Child fitness ruined by lazy summer holidaysPublished on 27-02-2018 05:49PM
Schools are being constantly encouraged to get children moving but parents need to do more in summer holidays to keep activity levels high. Children are far less active during summer holidays than term-time, with fitness gains achieved during the school year wiped out in just six weeks, a major study has found.
The study of 14 schools across the North West tracked 400 children aged eight and nine over a 13 month period. Pupils made steady improvements in their fitness levels through the school year but progress was reversed during lazy summer holidays, in which PE lessons and walks to school were replaced with long days hunched over gadgets.

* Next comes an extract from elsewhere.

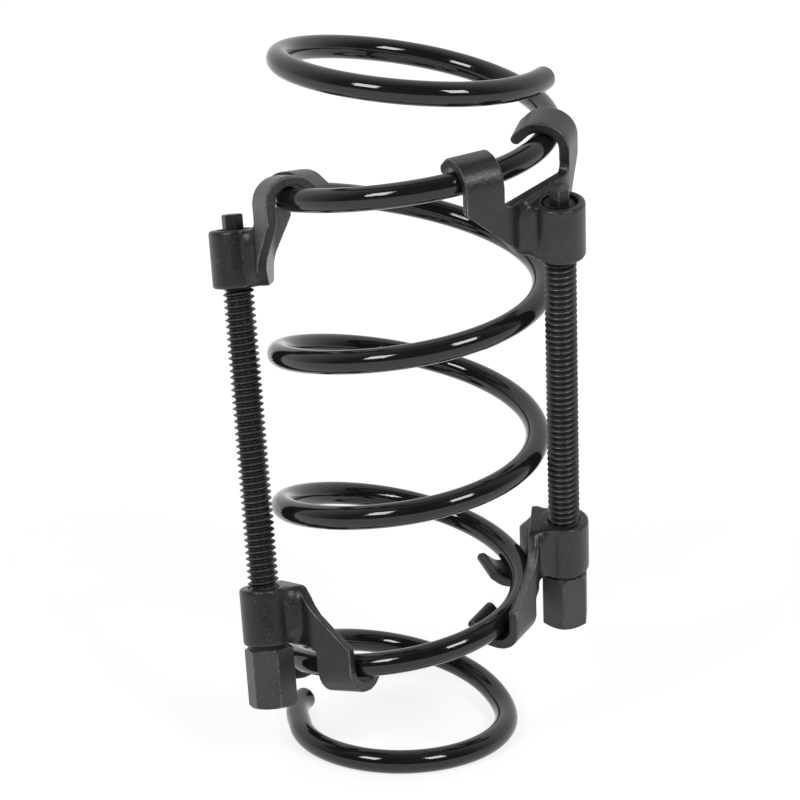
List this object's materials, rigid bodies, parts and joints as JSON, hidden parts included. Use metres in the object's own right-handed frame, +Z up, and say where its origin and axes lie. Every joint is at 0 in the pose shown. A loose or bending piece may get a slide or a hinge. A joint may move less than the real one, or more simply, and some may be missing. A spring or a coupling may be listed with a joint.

By the time they reached the end of summer term, pupils were able to run an average of 740 metres during shuttle run tests. But when the same tests were employed in September, the average run was just 605 metres, a drop of 135 metres. Meanwhile tests on the children’s cardio-respiratory fitness showed that 80 per cent of the boost in aerobic capacity gained during the academic year was lost over the summer holidays.
Lead author Dr Steven Mann, research director at health body UK active said: “This research shows for the first time that the UK’s youth inactivity pandemic stems from inactive summer holidays. In years gone by, school summer breaks would be spent being active outdoors building dens and playing games, whereas today’s generation are more likely to be found hunched over screens, watching TV or playing on computers.”
The health body urged parents to try to make sure their children spent more time outdoors, especially with games and sports for at least 60 minutes a day.. Physical activity at any age significantly reduces the risk of conditions such as heart disease, cancer and diabetes, which makes it all the more vital that we instil it into our daily lives from the cradle to the grave. Thankfully there are a great many activity camps and sports clubs across Wirral that provide a huge range of sports and physical activities over the summer.
Staying fit needn’t cost a penny though as just getting outside and playing, riding or walking will work wonders for achieving your summer fitness challenge. Schools across the UK are being encouraged to adopt a very simple scheme which means every pupil runs or walks a mile each day. Under this low cost initiative, children are told to drop their pencils, and head out for 15 minutes’ exercise, dressed as they are. The idea, which began in Scotland, four years ago, has now spread to more than 600 schools.
The head teacher who came up with the Daily Mile said the introduction of daily exercise had led to significant changes in the fitness levels of pupils, and boosted concentration levels. She urged schools to sign up for the no-cost scheme and asked the Government to make it policy across the UK. “There’s no training, no cost and no faffing. This is as simple as ‘pencils down, let’s go,’ she said. Walking, jogging or running a mile a day is a fun and easy way to get children more active, and it doesn't take big budgets or specialist equipment to do it.
Find what works best for you.
Not everybody is going to feel comfortable staying fit by doing the same things and that’s okay. The best way to get motivated to stay fit is by finding the activity that you or your children enjoy most. Whether that means playing football, rounders, hopscotch or going for a run, taking a swim or doing some yoga, there are plenty of ways to get their 60 minutes exercise a day so they can return to school fighting fit and raring to go!